Uncertainty and sensitivity analysis of generation expansion planning in hybrid nuclear and renewable energy system

Abstract

In this study, generation expansion planning (GEP) is executed with the lowest cost and pollutant emission, highest efficiency, and lowest loss of load probability (LOLP). A hybrid energy system integrated with nuclear and renewable sources will be a potential candidate for a carbon-free energy network. Integration of nuclear and renewable energy tackles the demerits present when they operate individually. In this new approach, the expansion of modular reactors and renewable energy is discussed in the presence of uncertainties raised by load demand, load duration curve (LCD), energy carrier prices, power plant depreciation rates, weather conditions, and renewables output. Moreover, sensitivity analysis is fulfilled to find the best reactor expansion capacity. Firstly, all uncertainties are modeled by their probability density function (PDF). Then a modified Metropolis Markov chain Monte Carlo (MCMC) coupled with the Wilks method was implemented to predict the stochastic behavior of different uncertainty sources exactly so that reaching to 90% reliability of the final plan.

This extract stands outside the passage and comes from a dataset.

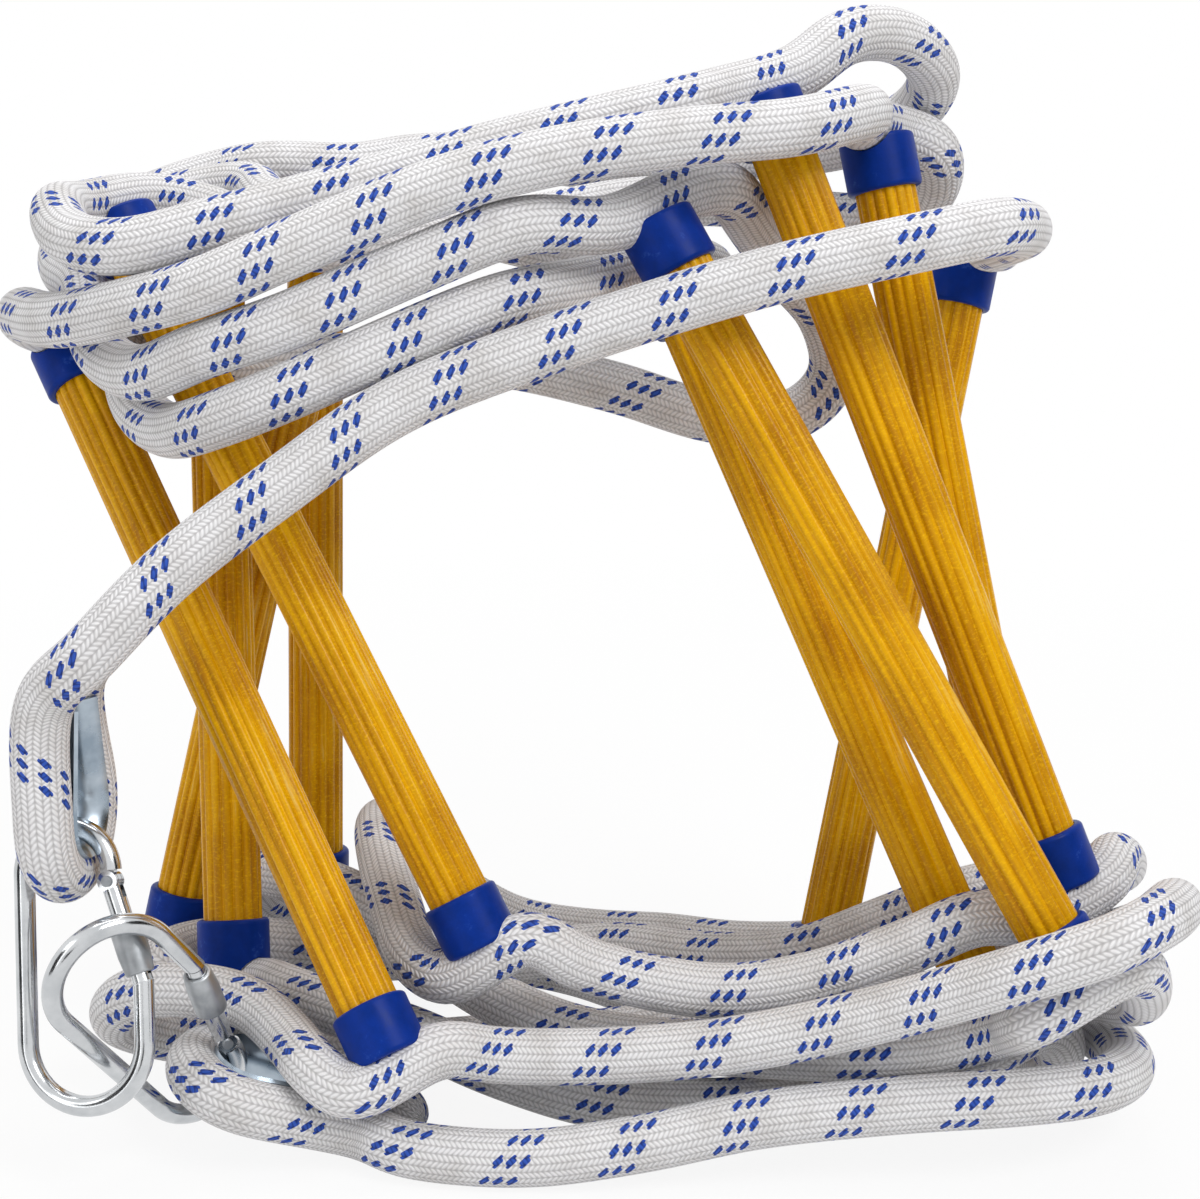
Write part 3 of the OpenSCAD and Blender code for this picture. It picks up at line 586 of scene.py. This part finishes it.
def zincMaterial(name):
    s, patch = zincSets[name], patchSet
    material, tree, shader = newMaterial(name)
    place = addNode(tree, "ShaderNodeTexCoord", {}, {}).outputs["Object"]
    cloud = addNode(tree, "ShaderNodeTexNoise", {}, {"Vector": place, "Scale": patch["scale"], "Detail": 4.0})
    grain = addNode(tree, "ShaderNodeTexNoise", {},
                    {"Vector": place, "Scale": 1 / (s["grain"] * mm), "Detail": 2.0})
    colour = setRamp(addNode(tree, "ShaderNodeValToRGB", {}, {"Fac": cloud}),
                     [(patch["darkTo"], s["dark"]), (patch["lightFrom"], s["light"])])
    shine = addNode(tree, "ShaderNodeMapRange", {}, {0: cloud, **spread(patch["roughFrom"] + s["rough"])})
    bump = addNode(tree, "ShaderNodeBump", {},
                   {"Strength": patch["bump"], "Distance": patch["bumpHeight"], "Height": grain})
    tree.links.new(colour.outputs[0], shader.inputs["Base Color"])
    tree.links.new(shine.outputs[0], shader.inputs["Roughness"])
    tree.links.new(bump.outputs["Normal"], shader.inputs["Normal"])
    shader.inputs["Metallic"].default_value = 1.0
    return material


braid = braidMaterial()
capPlastic, core = capMaterial(), coreMaterial()
hookZinc, sleeveZinc, thimbleZinc = (zincMaterial(name) for name in zincSets)
resin = []
for number, (low, high) in enumerate(rungSeats, start=1):
    low, high = Vector(low), Vector(high)
    middle = ((low + high) / 2 + bundleOffset) * mm
    lean = (high - low).to_track_quat("Z", "Y").to_euler()
    resin.append(resinMaterial(f"glassFibreResin{number}", middle, lean))


def finishOf(name):
    if "tube" in name:
        return resin[int(name.rsplit("_", 1)[1]) - 1]
    kinds = (("cap", capPlastic), ("core", core), ("thimble", thimbleZinc), ("sleeve", sleeveZinc),
             ("rivet", sleeveZinc), ("", hookZinc))
    return next(material for word, material in kinds if word in name)


for rope in sideRopes.values():
    rope.data.materials.append(braid)
for sleeve in sleeves:
    sleeve.data.materials.append(sleeveZinc)
for name, node in nodes.items():
    node.data.materials.clear()
    node.data.materials.append(finishOf(name))
print("materials set")


# floor and lamps; the floor stays white to the eye and keeps a soft shadow
# near and far are metres from the middle; ownLight is the paper's share of plain white near the ladder
stageSet = {
    "floor": 400.0, "drop": 0.5 * mm, "paper": "#F2F2F2", "roughness": 0.9, "specular": 0.1,
    "ownLight": 0.9, "near": 0.3, "far": 1.0, "air": 0.42,
}


def paperMaterial():
    s = stageSet
    material, tree, shader = newMaterial("studioPaper")
    shader.inputs["Base Color"].default_value = paint(s["paper"])
    shader.inputs["Roughness"].default_value = s["roughness"]
    shader.inputs["Specular IOR Level"].default_value = s["specular"]
    glow = addNode(tree, "ShaderNodeEmission", {}, {"Color": (1, 1, 1, 1), "Strength": 1.0})
    rays = addNode(tree, "ShaderNodeLightPath", {}, {})
    seen = addNode(tree, mathNode, {"operation": "MAXIMUM"},
                   {0: rays.outputs["Is Camera Ray"], 1: rays.outputs["Is Glossy Ray"]})
    # the shadow lies only near the ladder, and the sheet turns plain white further off
    place = addNode(tree, "ShaderNodeTexCoord", {}, {}).outputs["Object"]
    away = addNode(tree, "ShaderNodeVectorMath", {"operation": "LENGTH"}, {0: place}).outputs["Value"]
    plain = addNode(tree, "ShaderNodeMapRange", {},
                    {0: away, 1: s["near"], 2: s["far"], 3: s["ownLight"], 4: 1.0})
    share = addNode(tree, mathNode, {"operation": "MULTIPLY"}, {0: seen, 1: plain})
    mix = addNode(tree, "ShaderNodeMixShader", {}, {0: share, 1: shader.outputs[0], 2: glow})
    tree.links.new(mix.outputs[0], tree.nodes["Material Output"].inputs["Surface"])
    return material


def stageSheet(name, size, place, turn, material):
    bpy.ops.object.select_all(action="DESELECT")
    bpy.ops.mesh.primitive_plane_add(size=size, location=place, rotation=turn)
    sheet = bpy.context.object
    sheet.name = name
    sheet.data.materials.append(material)
    return sheet


stageSheet("floor", stageSet["floor"], (0, 0, -stageSet["drop"]), (0, 0, 0), paperMaterial())

# dark flags, seen only in the metal, give the bright wire its dark lines
flagSet = {
    "cloth": "#141618", "aim": (-0.15, 0, 0.15),
    "flags": [
        {"name": "flagLeft", "size": 1.0, "place": (-1.5, -0.9, 0.5)},
        {"name": "flagRight", "size": 0.8, "place": (1.3, -0.5, 0.6)},
        {"name": "flagFront", "size": 0.5, "place": (-0.3, -1.8, 0.15)},
    ],
}
flagCloth, _, flagShader = newMaterial("blackFlagCloth")
flagShader.inputs["Base Color"].default_value = paint(flagSet["cloth"])
flagShader.inputs["Roughness"].default_value = 1.0
flagShader.inputs["Specular IOR Level"].default_value = 0.0
for entry in flagSet["flags"]:
    turn = (Vector(flagSet["aim"]) - Vector(entry["place"])).to_track_quat("Z", "Y").to_euler()
    flag = stageSheet(entry["name"], entry["size"], entry["place"], turn, flagCloth)
    flag.visible_camera = flag.visible_diffuse = flag.visible_shadow = flag.visible_transmission = False

world = bpy.data.worlds.new("studioAir")
bpy.context.scene.world = world
world.use_nodes = True
worldTree = world.node_tree
backing = worldTree.nodes["Background"]
backing.inputs["Color"].default_value = (1, 1, 1, 1)
rays = addNode(worldTree, "ShaderNodeLightPath", {}, {})
seen = addNode(worldTree, mathNode, {"operation": "MAXIMUM"},
               {0: rays.outputs["Is Camera Ray"], 1: rays.outputs["Is Glossy Ray"]})
shown = addNode(worldTree, "ShaderNodeMapRange", {}, {0: seen, 3: stageSet["air"], 4: 1.0})
worldTree.links.new(shown.outputs[0], backing.inputs["Strength"])

# a key from the front right, a wide weak fill from the left and a broad lamp overhead, all aimed at one spot
lampSet = {
    "aim": (0, 0, 0.2),
    "lamps": [
        {"name": "keyLamp", "place": (1.0, -1.2, 1.7), "size": 0.9, "power": 23.0},
        {"name": "fillLamp", "place": (-1.5, -1.1, 0.9), "size": 1.4, "power": 9.0},
        {"name": "topLamp", "place": (-0.1, 0.3, 1.9), "size": 1.2, "power": 15.0},
    ],
}
for lamp in lampSet["lamps"]:
    data = bpy.data.lights.new(lamp["name"], "AREA")
    data.size = lamp["size"]
    data.energy = lamp["power"]
    light = bpy.data.objects.new(lamp["name"], data)
    bpy.context.scene.collection.objects.link(light)
    light.location = lamp["place"]
    aim = Vector(lampSet["aim"]) - Vector(lamp["place"])
    light.rotation_euler = aim.to_track_quat("-Z", "Y").to_euler()
bpy.context.scene.view_settings.view_transform = "Standard"
print("stage and lamps set")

Finally, the approach is integrated into WASP-IV software to provide the optimal number of sources with optimal cost and pollutants. The results indicate that the LOLP index in the last year of the study period is only 1.4%–2.5%, and the number of installed nuclear units are 3 SMART reactor per 2 years just by 10% of tolerance, owing to considering all the uncertainties in the expansion process after sensitivity analysis. Furthermore, the emission of pollutants is about zero.